北海道旭川市の公園で2021年3月、いじめを受けていた中学2年広瀬爽彩さん=当時(14)=が凍死状態で見つかった問題で、市の再調査委員会(尾木直樹委員長)は30日、「いじめ被害が存在しなければ、自殺は起こらなかった」として、いじめが自殺の主な原因だった可能性が高いとする再調査結果を市に報告した。市教育委員会の第三者委員会は22年9月、いじめと自殺の因果関係について「不明」としていた。

 再調査委は、広瀬さんのSNSへの投稿などから「いじめ被害が過去のものとはならず、継続して当該生徒を苦しめた」と分析。いじめに起因する心的外傷後ストレス障害(PTSD)を発症し、長期にわたって症状が繰り返された結果、「恐怖感情、自責感、自尊感情の著しい低下、孤立無援感などが続いた」と指摘し、自殺につながった可能性が高いと結論付けた。

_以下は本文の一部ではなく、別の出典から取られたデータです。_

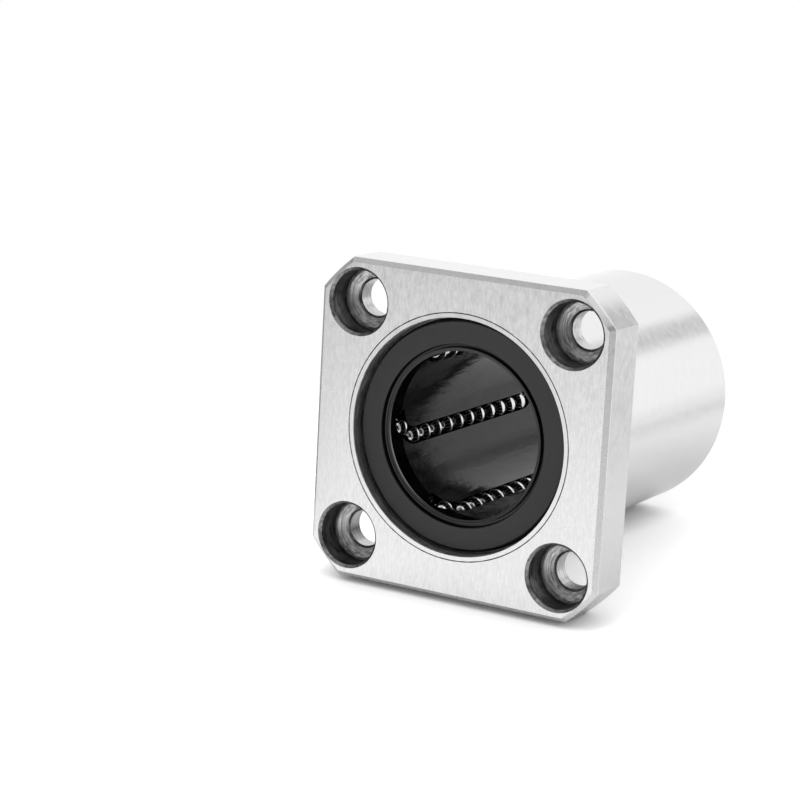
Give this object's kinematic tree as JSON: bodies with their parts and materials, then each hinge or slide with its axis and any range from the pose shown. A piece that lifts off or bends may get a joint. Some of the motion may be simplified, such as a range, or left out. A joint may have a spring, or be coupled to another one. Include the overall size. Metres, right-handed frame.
{
  "type": "linear ball bushing",
  "caption": "Linear ball bushing with a square flange: steel sleeve, resin ball retainer, recirculating balls and a lip seal at each end, for a round shaft.",
  "frame": {"origin": "on the bore's axis at mid-length, which is the centre of the whole part's box", "axes": "+Y along the bore, from the flange's front face towards the plain end; +X and +Z square to the flange's sides"},
  "size_m": [0.058, 0.064, 0.058],
  "materials": {
    "ground_steel": "ground bearing steel, bright satin, with a black relief neck behind the flange",
    "black_resin": "moulded black resin, glossy",
    "seal_rubber": "matte moulded rubber",
    "spring_steel": "dark oiled spring steel",
    "ball_steel": "polished bearing balls"
  },
  "bodies": {
    "housing": {"flanged_sleeve": "ground_steel", "ball_retainer": "black_resin", "front_seal": "seal_rubber", "rear_seal": "seal_rubber", "front_retaining_ring": "spring_steel", "rear_retaining_ring": "spring_steel"},
    "circuit1_loaded_row": {"circuit1_loaded_row": "ball_steel"},
    "circuit1_return_row": {"circuit1_return_row": "ball_steel"},
    "circuit1_front_turn": {"circuit1_front_turn_ball_1": "ball_steel", "circuit1_front_turn_ball_2": "ball_steel"},
    "circuit1_rear_turn": {"circuit1_rear_turn_ball_1": "ball_steel", "circuit1_rear_turn_ball_2": "ball_steel"},
    "circuit2_loaded_row": {"circuit2_loaded_row": "ball_steel"},
    "circuit2_return_row": {"circuit2_return_row": "ball_steel"},
    "circuit2_front_turn": {"circuit2_front_turn_ball_1": "ball_steel", "circuit2_front_turn_ball_2": "ball_steel"},
    "circuit2_rear_turn": {"circuit2_rear_turn_ball_1": "ball_steel", "circuit2_rear_turn_ball_2": "ball_steel"},
    "circuit3_loaded_row": {"circuit3_loaded_row": "ball_steel"},
    "circuit3_return_row": {"circuit3_return_row": "ball_steel"},
    "circuit3_front_turn": {"circuit3_front_turn_ball_1": "ball_steel", "circuit3_front_turn_ball_2": "ball_steel"},
    "circuit3_rear_turn": {"circuit3_rear_turn_ball_1": "ball_steel", "circuit3_rear_turn_ball_2": "ball_steel"},
    "circuit4_loaded_row": {"circuit4_loaded_row": "ball_steel"},
    "circuit4_return_row": {"circuit4_return_row": "ball_steel"},
    "circuit4_front_turn": {"circuit4_front_turn_ball_1": "ball_steel", "circuit4_front_turn_ball_2": "ball_steel"},
    "circuit4_rear_turn": {"circuit4_rear_turn_ball_1": "ball_steel", "circuit4_rear_turn_ball_2": "ball_steel"},
    "circuit5_loaded_row": {"circuit5_loaded_row": "ball_steel"},
    "circuit5_return_row": {"circuit5_return_row": "ball_steel"},
    "circuit5_front_turn": {"circuit5_front_turn_ball_1": "ball_steel", "circuit5_front_turn_ball_2": "ball_steel"},
    "circuit5_rear_turn": {"circuit5_rear_turn_ball_1": "ball_steel", "circuit5_rear_turn_ball_2": "ball_steel"},
    "circuit6_loaded_row": {"circuit6_loaded_row": "ball_steel"},
    "circuit6_return_row": {"circuit6_return_row": "ball_steel"},
    "circuit6_front_turn": {"circuit6_front_turn_ball_1": "ball_steel", "circuit6_front_turn_ball_2": "ball_steel"},
    "circuit6_rear_turn": {"circuit6_rear_turn_ball_1": "ball_steel", "circuit6_rear_turn_ball_2": "ball_steel"}
  },
  "joints": [
    {"name": "circuit1_loaded_slide", "type": "slide", "parent": "housing", "child": "circuit1_loaded_row", "axis": [0, 1, 0], "range_m": [-0.001, 0.001]},
    {"name": "circuit1_return_slide", "type": "slide", "parent": "housing", "child": "circuit1_return_row", "axis": [0, 1, 0], "range_m": [-0.001, 0.001]},
    {"name": "circuit1_front_turn_hinge", "type": "hinge", "parent": "housing", "child": "circuit1_front_turn", "pos_m": [0.01717, -0.02, 0.00016], "axis": [0.9853, 0, 0.1709], "range_deg": [-15, 15]},
    {"name": "circuit1_rear_turn_hinge", "type": "hinge", "parent": "housing", "child": "circuit1_rear_turn", "pos_m": [0.01717, 0.02, 0.00016], "axis": [0.9853, 0, 0.1709], "range_deg": [-15, 15]},
    {"name": "circuit2_loaded_slide", "type": "slide", "parent": "housing", "child": "circuit2_loaded_row", "axis": [0, 1, 0], "range_m": [-0.001, 0.001]},
    {"name": "circuit2_return_slide", "type": "slide", "parent": "housing", "child": "circuit2_return_row", "axis": [0, 1, 0], "range_m": [-0.001, 0.001]},
    {"name": "circuit2_front_turn_hinge", "type": "hinge", "parent": "housing", "child": "circuit2_front_turn", "pos_m": [0.00845, -0.02, 0.01494], "axis": [0.3446, 0, 0.9387], "range_deg": [-15, 15]},
    {"name": "circuit2_rear_turn_hinge", "type": "hinge", "parent": "housing", "child": "circuit2_rear_turn", "pos_m": [0.00845, 0.02, 0.01494], "axis": [0.3446, 0, 0.9387], "range_deg": [-15, 15]},
    {"name": "circuit3_loaded_slide", "type": "slide", "parent": "housing", "child": "circuit3_loaded_row", "axis": [0, 1, 0], "range_m": [-0.001, 0.001]},
    {"name": "circuit3_return_slide", "type": "slide", "parent": "housing", "child": "circuit3_return_row", "axis": [0, 1, 0], "range_m": [-0.001, 0.001]},
    {"name": "circuit3_front_turn_hinge", "type": "hinge", "parent": "housing", "child": "circuit3_front_turn", "pos_m": [-0.00872, -0.02, 0.01479], "axis": [-0.6407, 0, 0.7678], "range_deg": [-15, 15]},
    {"name": "circuit3_rear_turn_hinge", "type": "hinge", "parent": "housing", "child": "circuit3_rear_turn", "pos_m": [-0.00872, 0.02, 0.01479], "axis": [-0.6407, 0, 0.7678], "range_deg": [-15, 15]},
    {"name": "circuit4_loaded_slide", "type": "slide", "parent": "housing", "child": "circuit4_loaded_row", "axis": [0, 1, 0], "range_m": [-0.001, 0.001]},
    {"name": "circuit4_return_slide", "type": "slide", "parent": "housing", "child": "circuit4_return_row", "axis": [0, 1, 0], "range_m": [-0.001, 0.001]},
    {"name": "circuit4_front_turn_hinge", "type": "hinge", "parent": "housing", "child": "circuit4_front_turn", "pos_m": [-0.01717, -0.02, -0.00016], "axis": [-0.9853, 0, -0.1709], "range_deg": [-15, 15]},
    {"name": "circuit4_rear_turn_hinge", "type": "hinge", "parent": "housing", "child": "circuit4_rear_turn", "pos_m": [-0.01717, 0.02, -0.00016], "axis": [-0.9853, 0, -0.1709], "range_deg": [-15, 15]},
    {"name": "circuit5_loaded_slide", "type": "slide", "parent": "housing", "child": "circuit5_loaded_row", "axis": [0, 1, 0], "range_m": [-0.001, 0.001]},
    {"name": "circuit5_return_slide", "type": "slide", "parent": "housing", "child": "circuit5_return_row", "axis": [0, 1, 0], "range_m": [-0.001, 0.001]},
    {"name": "circuit5_front_turn_hinge", "type": "hinge", "parent": "housing", "child": "circuit5_front_turn", "pos_m": [-0.00845, -0.02, -0.01494], "axis": [-0.3446, 0, -0.9387], "range_deg": [-15, 15]},
    {"name": "circuit5_rear_turn_hinge", "type": "hinge", "parent": "housing", "child": "circuit5_rear_turn", "pos_m": [-0.00845, 0.02, -0.01494], "axis": [-0.3446, 0, -0.9387], "range_deg": [-15, 15]},
    {"name": "circuit6_loaded_slide", "type": "slide", "parent": "housing", "child": "circuit6_loaded_row", "axis": [0, 1, 0], "range_m": [-0.001, 0.001]},
    {"name": "circuit6_return_slide", "type": "slide", "parent": "housing", "child": "circuit6_return_row", "axis": [0, 1, 0], "range_m": [-0.001, 0.001]},
    {"name": "circuit6_front_turn_hinge", "type": "hinge", "parent": "housing", "child": "circuit6_front_turn", "pos_m": [0.00872, -0.02, -0.01479], "axis": [0.6407, 0, -0.7678], "range_deg": [-15, 15]},
    {"name": "circuit6_rear_turn_hinge", "type": "hinge", "parent": "housing", "child": "circuit6_rear_turn", "pos_m": [0.00872, 0.02, -0.01479], "axis": [0.6407, 0, -0.7678], "range_deg": [-15, 15]}
  ],
  "couplings": [
    {"joint": "circuit1_return_slide", "follows": "circuit1_loaded_slide", "ratio": -1},
    {"joint": "circuit1_front_turn_hinge", "follows": "circuit1_loaded_slide", "rad_per_m": -250},
    {"joint": "circuit1_rear_turn_hinge", "follows": "circuit1_loaded_slide", "rad_per_m": -250},
    {"joint": "circuit2_return_slide", "follows": "circuit2_loaded_slide", "ratio": -1},
    {"joint": "circuit2_front_turn_hinge", "follows": "circuit2_loaded_slide", "rad_per_m": -250},
    {"joint": "circuit2_rear_turn_hinge", "follows": "circuit2_loaded_slide", "rad_per_m": -250},
    {"joint": "circuit3_return_slide", "follows": "circuit3_loaded_slide", "ratio": -1},
    {"joint": "circuit3_front_turn_hinge", "follows": "circuit3_loaded_slide", "rad_per_m": -250},
    {"joint": "circuit3_rear_turn_hinge", "follows": "circuit3_loaded_slide", "rad_per_m": -250},
    {"joint": "circuit4_return_slide", "follows": "circuit4_loaded_slide", "ratio": -1},
    {"joint": "circuit4_front_turn_hinge", "follows": "circuit4_loaded_slide", "rad_per_m": -250},
    {"joint": "circuit4_rear_turn_hinge", "follows": "circuit4_loaded_slide", "rad_per_m": -250},
    {"joint": "circuit5_return_slide", "follows": "circuit5_loaded_slide", "ratio": -1},
    {"joint": "circuit5_front_turn_hinge", "follows": "circuit5_loaded_slide", "rad_per_m": -250},
    {"joint": "circuit5_rear_turn_hinge", "follows": "circuit5_loaded_slide", "rad_per_m": -250},
    {"joint": "circuit6_return_slide", "follows": "circuit6_loaded_slide", "ratio": -1},
    {"joint": "circuit6_front_turn_hinge", "follows": "circuit6_loaded_slide", "rad_per_m": -250},
    {"joint": "circuit6_rear_turn_hinge", "follows": "circuit6_loaded_slide", "rad_per_m": -250}
  ]
}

 第三者委は、広瀬さんが上級生ら7人から性的な動画を送信するよう要求されるなど6件のいじめを受けていたと認定していた。再調査委は、これらに加え、広瀬さんが中学校の同じクラス内で受けていた行為を新たにいじめと認めた。

 弁護士の野村武司副委員長は報告後の記者会見で、「クラスでのいじめが孤立感を生み、クラスの外の人間関係に依存していく大きな要因になった」と述べた。学校や市教委については、「いじめではなく加害生徒による問題行動として捉え、いじめの認知、対処を怠った」などと非難した。